Many Australians look back on lockdown days as a period when time stood still, while others, perhaps still in the middle of it, are wondering if it’s still April.
Our students are likely to remember this year for the rest of their lives. We don’t know which parts will stick with them most – the bushfires, the virus, the toilet paper crises, the memes and jokes and programs of the year.
Deep-cutting losses close to home, or the vague unsettling anxiety like smoke since the year began.
Time and memory
This time is a time for writing.
We immediately think of narratives, poetry and other forms of expressive creative writing, but COVID-19 and the events of 2020 can also lend themselves perfectly to informative writing.
We’ve all sustained a huge social shock. Think about telling the people of the future what it was really like:
- How would students record the reality of their experience for the future?
- What would they say to a future self?
- How can their writing be a time capsule, bringing to life the real feeling of these days?
Making it work
Shelley Sharpe, Year 5 teacher at Sunrise Christian School did just that with her students, asking them to write a ‘Life in Lockdown’ piece as the culmination of a unit of study into informative writing.
She started by introducing the Seven Steps theory and skills, one Step at a time (starting with Sizzling Starts), building up the skills for seven weeks before her students wrote their lockdown information reports.
Remember the ‘secrets’ of Chunking and Repetition?

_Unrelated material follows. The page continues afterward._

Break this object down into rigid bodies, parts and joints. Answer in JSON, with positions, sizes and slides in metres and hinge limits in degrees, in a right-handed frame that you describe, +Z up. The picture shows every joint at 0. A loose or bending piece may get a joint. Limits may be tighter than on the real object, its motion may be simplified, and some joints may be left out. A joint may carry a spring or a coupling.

This is how it works.
A learning sequence for informative writing, with an end piece being an informative ‘Life in Lockdown’ text.
Weeks 1 & 2
Step 2: Sizzling Starts (get your free resources here)
Learn the theory.
Do multiple short practise starts on lots of topics.
At the end of each week, send your best Sizzling Start to the teacher.
Weeks 3 & 4
Step 3: Tightening Tension
Learn the theory.
Practise ‘Writing Like a Witness’ on a newsworthy topic.

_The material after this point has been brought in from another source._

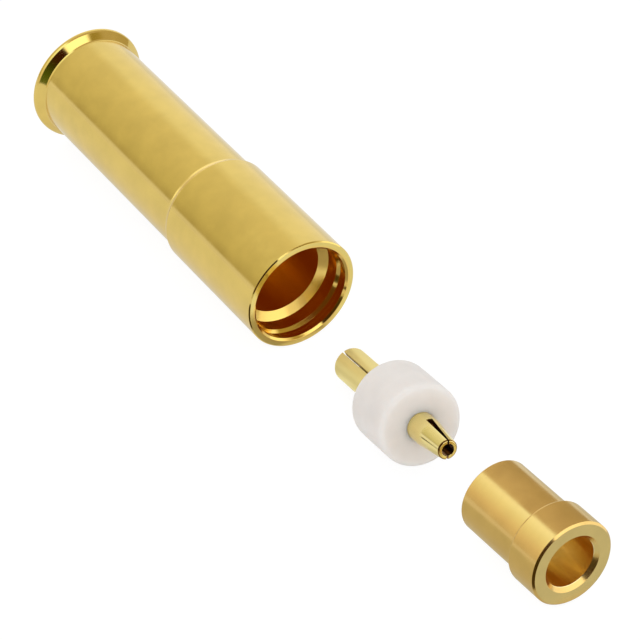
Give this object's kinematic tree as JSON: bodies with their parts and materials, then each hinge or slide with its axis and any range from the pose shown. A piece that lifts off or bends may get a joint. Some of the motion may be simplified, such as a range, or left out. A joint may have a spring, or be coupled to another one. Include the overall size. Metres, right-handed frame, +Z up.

Use the ‘In the Moment’ activity template to describe a factual event.
At the end of each week, send your best Tightening Tension paragraphs to the teacher.

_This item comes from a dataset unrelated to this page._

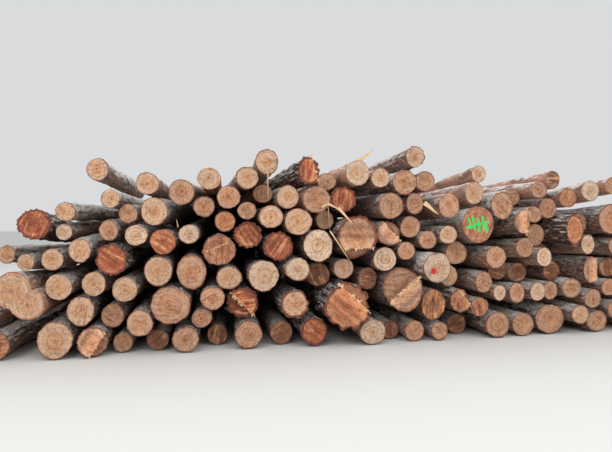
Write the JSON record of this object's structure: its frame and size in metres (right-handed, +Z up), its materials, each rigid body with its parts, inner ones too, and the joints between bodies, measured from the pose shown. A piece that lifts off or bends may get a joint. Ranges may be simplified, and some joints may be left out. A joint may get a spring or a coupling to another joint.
{
  "type": "stack of logs",
  "caption": "Long roadside pile of pine logs cut to one length, with sawn ends in line and rough bark, for a log yard or forest track.",
  "frame": {"origin": "middle of the pile's base, on the ground", "axes": "+X along the pile to the right as seen from its front, +Y into the pile along the logs, +Z up"},
  "size_m": [6.8882, 2.8836, 1.7198],
  "materials": {
    "pine_log": "rough bark with sawn ends",
    "tag_plastic": "matt red"
  },
  "bodies": {
    "root": {"bay_1_ground_logs": "pine_log", "bay_1_low_logs": "pine_log", "bay_1_middle_logs": "pine_log", "bay_1_upper_logs": "pine_log", "bay_2_ground_logs": "pine_log", "bay_2_low_logs": "pine_log", "bay_2_middle_logs": "pine_log", "bay_2_top_logs": "pine_log", "bay_2_upper_logs": "pine_log", "bay_3_ground_logs": "pine_log", "bay_3_low_logs": "pine_log", "bay_3_middle_logs": "pine_log", "bay_3_top_logs": "pine_log", "bay_3_upper_logs": "pine_log", "bay_4_ground_logs": "pine_log", "bay_4_middle_logs": "pine_log", "bay_4_top_logs": "pine_log", "bay_4_upper_logs": "pine_log", "bay_5_ground_logs": "pine_log", "bay_5_low_logs": "pine_log", "bay_5_middle_logs": "pine_log", "bay_5_top_logs": "pine_log", "bay_5_upper_logs": "pine_log", "bay_6_ground_logs": "pine_log", "bay_6_low_logs": "pine_log", "bay_6_middle_logs": "pine_log", "bay_6_top_logs": "pine_log", "bay_6_upper_logs": "pine_log", "felled_butt_1": "pine_log", "felled_butt_10": "pine_log", "felled_butt_2": "pine_log", "felled_butt_3": "pine_log", "felled_butt_4": "pine_log", "felled_butt_5": "pine_log", "felled_butt_6": "pine_log", "felled_butt_7": "pine_log", "felled_butt_8": "pine_log", "felled_butt_9": "pine_log", "forked_log": "pine_log", "furrowed_butt": "pine_log", "left_end_logs": "pine_log", "log_tag": "tag_plastic", "painted_log": "pine_log", "right_end_ground_logs": "pine_log", "right_end_low_logs": "pine_log", "right_end_middle_logs": "pine_log", "right_end_upper_logs": "pine_log", "tagged_log": "pine_log"}
  },
  "joints": []
}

In Week 4 students also learn research skills about identifying facts versus opinions.
Weeks 5 & 6
Step 7: Endings with Impact
Learn the theory and list boring endings.
Hunt in news reports and informative videos for examples of the three ending techniques (link to the beginning; call to action; make the reader think). Repeat with different texts.
Write Endings with Impact for a given set of facts about an animal, place or thing.
Step 5: Show, Don’t Tell
Learn the theory and use the ‘5 + 1 Senses’ activity template.
Look for examples of ‘One is powerful’ (one item represents many) and ‘Walk a mile in their shoes’ (empathy for people and animals) in advertisements and informative texts.
Practise using all three techniques.
Step 1: Plan for Success
Step 4: Dynamic Dialogue
Learn the theory, especially the two parts to planning (brainstorming, and sorting and planning on the writing graph).
Begin planning the Life in Lockdown text.
Interview someone at home about lockdown, making sure to collect all the details accurately. Save this for your report.
Step 6: Ban the Boring
Learn the theory, then focus on big picture editing.
Show a draft of the Life in Lockdown to a parent to assess using ‘Two Stars and a Wish’ before submitting final good copy to the teacher.
Shelley structured the Steps, releasing them in small bites, chunking and repeating the key techniques. They used text and video on lots of topics that were likely to appeal to her students. Towards the end of the unit, the focus narrowed in on the ‘Life in Lockdown’ theme.
The end pieces of writing from Shelley’s students showed the maturity and capability of her class, with some evocative yet informative writing from a year to remember.